The rising acidity of ocean waters due to increased levels of atmospheric CO2 will have profound adverse effects on sea life, according to a new study.
The report, called “Exploring Ocean Change,” from the group Biological Impacts of Ocean Acidification, or BIOACID, shows rising acidity leads to habitat loss and disrupts the growth and reproduction of sea life.
“All large taxonomic groups in the ocean are affected one way or the other,” says Ulf Riebesell, the lead author of the report and a research professor at the GEOMAR Helmholtz Center for Ocean Research. “It could be by the direct impact of acidification on individual organisms, or it could be indirectly, by changes in the habitat or changes in the food web.”
The report combines a meta-analysis of 380 studies with direct measurements made in ocean water. Riebesell and colleagues developed what they call mesocosms, which are big containers they can put out into the ocean to enclose a body of water. They can simulate future conditions by adding CO2 to these areas in different concentrations.
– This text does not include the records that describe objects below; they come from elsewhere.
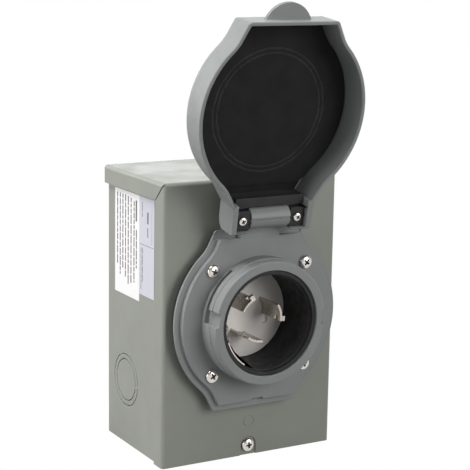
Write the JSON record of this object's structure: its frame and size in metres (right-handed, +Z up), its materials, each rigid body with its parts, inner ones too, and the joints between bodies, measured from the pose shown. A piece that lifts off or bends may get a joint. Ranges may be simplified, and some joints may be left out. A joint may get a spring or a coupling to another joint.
{
  "type": "generator inlet box",
  "caption": "Wall-mounted sheet-steel power inlet box with a round locking inlet, a screw-fixed front cover and a hinged weather lid that stands open.",
  "frame": {"origin": "centre of the four wall screw holes, on the outside of the box's back wall", "axes": "+X to the right seen from the front, +Y from the front cover into the wall, +Z up"},
  "size_m": [0.125, 0.1325, 0.2934],
  "materials": {
    "box_paint": "satin sage-grey powder coat",
    "flange_plastic": "satin moulded grey plastic",
    "black_nylon": "satin black nylon",
    "dark_plastic": "satin charcoal plastic",
    "face_plastic": "satin light-grey thermoset",
    "pad_rubber": "matte closed-cell foam rubber",
    "gasket_rubber": "matte black rubber",
    "nickel": "bright nickel plate",
    "aluminium": "extruded aluminium",
    "green_steel": "green dyed zinc plate",
    "brass": "machined brass",
    "white_label": null,
    "grey_label": null
  },
  "bodies": {
    "root": {"base_box": "box_paint", "front_cover": "box_paint", "cover_screw": "nickel", "ground_lug": "aluminium", "ground_screws": "green_steel", "rating_label": "white_label", "notice_label": "grey_label", "flange_gasket": "gasket_rubber", "inlet_flange": "flange_plastic", "inlet_barrel": "black_nylon", "contact_face": "face_plastic", "blade_x": "nickel", "blade_y": "nickel", "blade_w": "nickel", "ground_contact": "nickel", "rear_body": "black_nylon", "terminal_clamps": "brass", "terminal_screws": "nickel", "flange_screws": "nickel", "flange_nuts": "nickel"},
    "lid": {"lid_shell": "flange_plastic", "lid_pad": "pad_rubber", "pad_retainer": "dark_plastic", "hinge_block_left": "dark_plastic", "hinge_block_right": "dark_plastic", "hinge_block_screws": "nickel"}
  },
  "joints": [
    {"name": "lid_hinge", "type": "hinge", "parent": "root", "child": "lid", "pos_m": [0, -0.1024, 0.0707], "axis": [1, 0, 0], "range_deg": [0, 170]}
  ]
}
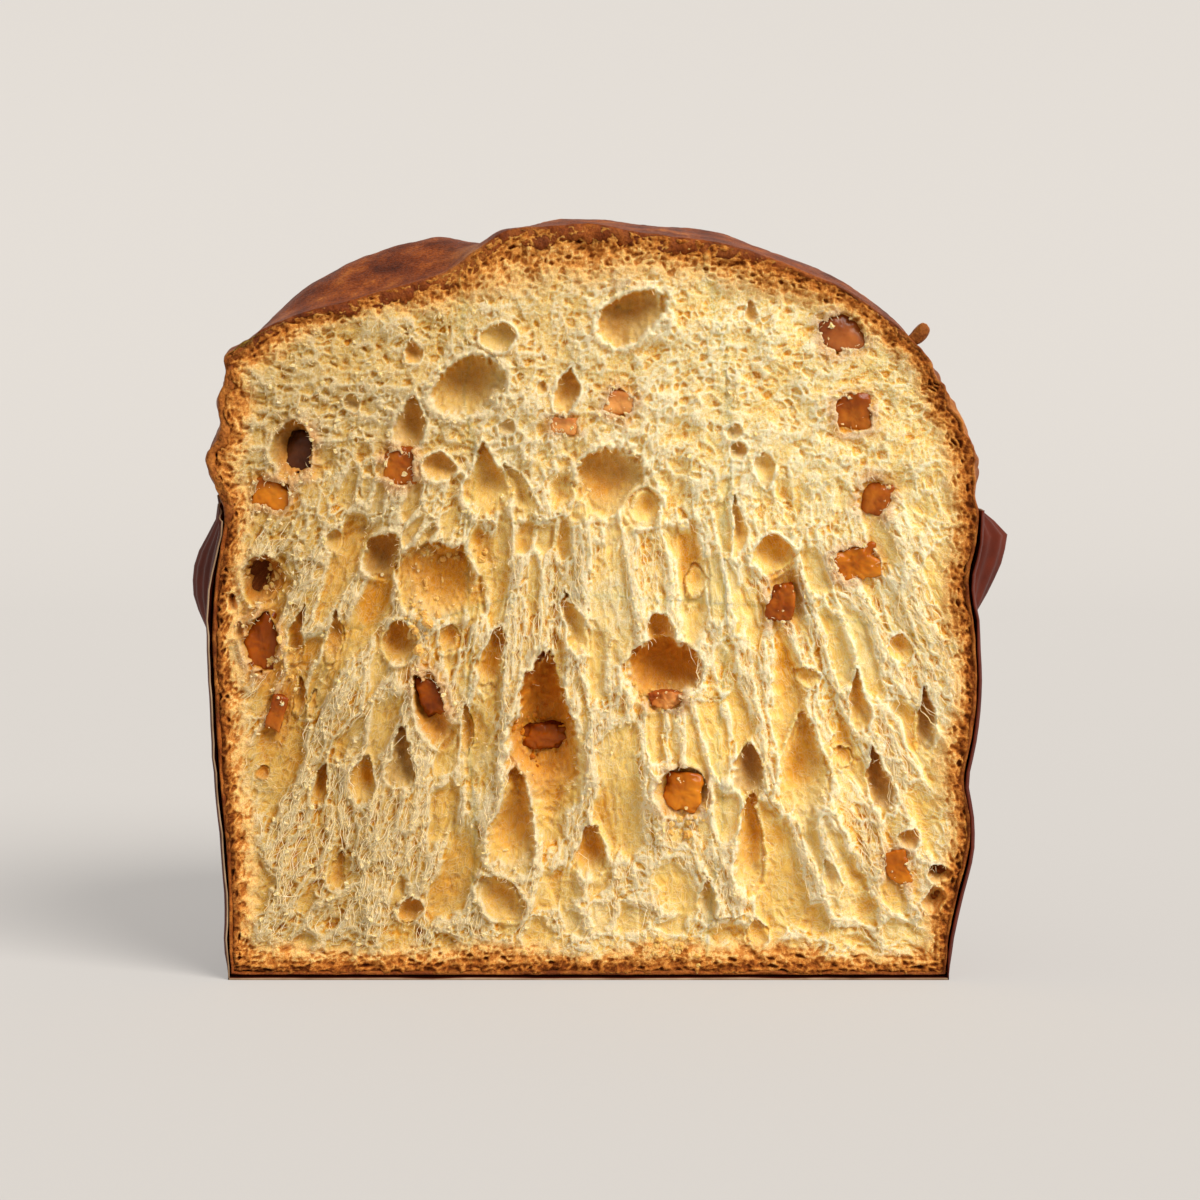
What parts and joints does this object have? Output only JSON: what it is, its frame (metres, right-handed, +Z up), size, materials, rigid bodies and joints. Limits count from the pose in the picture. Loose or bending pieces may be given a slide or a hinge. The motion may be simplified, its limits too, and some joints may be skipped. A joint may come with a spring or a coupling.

Scientists measure acidity on the pH scale, which goes from zero to 14. Normal freshwater has a pH of about seven. Before human activity, ocean water had a pH of 8.2. Now it is down to 8.1. This doesn’t sound like a big change, but the pH scale is misleading because it is logarithmic, a type of non-linear scale in which “each increment increases by a factor of 10 (also called an order of magnitude) rather than by equal increments.”
Because pH is a logarithmic scale, moving from 8.2 to 8.1 means that the acidity of the ocean has increased by 30 percent, Riebesell explains. “If we continue to emit CO2 at current rates, by the end of this century we would be at a change in acidity up to 100 to 150 percent, basically doubling the acidity of the ocean in just about 150 years, which would be massive.”
Scientists see some organisms and ecosystems responding already to the increased acidity. Large areas of warm-water coral reefs are struggling with the effects of both warming waters and acidification. “If we don't turn around the present change in ocean warming and acidification, we will lose over 50 percent of the coral reefs in the next couple of decades — so, very fast. Those changes are happening,” Riebesell warns.
In addition, Riebesell and his colleagues are interested in looking at economically important marine species. In the lab, they exposed cod larvae and juvenile codfish to high levels of CO2 and found that their survival is “very much reduced under high CO2-low pH,” he says.
When they inserted the survival rates into some stock-recruitment models, they found that a 50 percent reduction in larvae survival equates to one-quarter to even one-tenth of current stock production in the ocean of the future.
As with climate change, the poorest people of the world will feel the impacts of fisheries lost first, Riebesell says. According to latest UN Food and Agricultural Organization report, about 1 billion people around the world, mostly from poor countries, count on food from the ocean as their most important protein source.
Globally, it is almost impossible to reduce ocean acidification, except by reducing CO2 emissions, Riebesell says. One-third of worldwide emissions go directly into the ocean.
Locally or regionally, there are some possible solutions. We could, for example, save ecosystems like coral reefs by planting algae and seagrasses around them, Riebesell says. When these plants use photosynthesis, they take up CO2 from the ocean, which would increase pH in the seawater. We could even try putting lime in the waters around these coral reefs, which would also raise pH levels slightly.
But these are just temporary solutions. “We already know what has to be done,” Riebesell says. “[R]educe CO2 emissions.”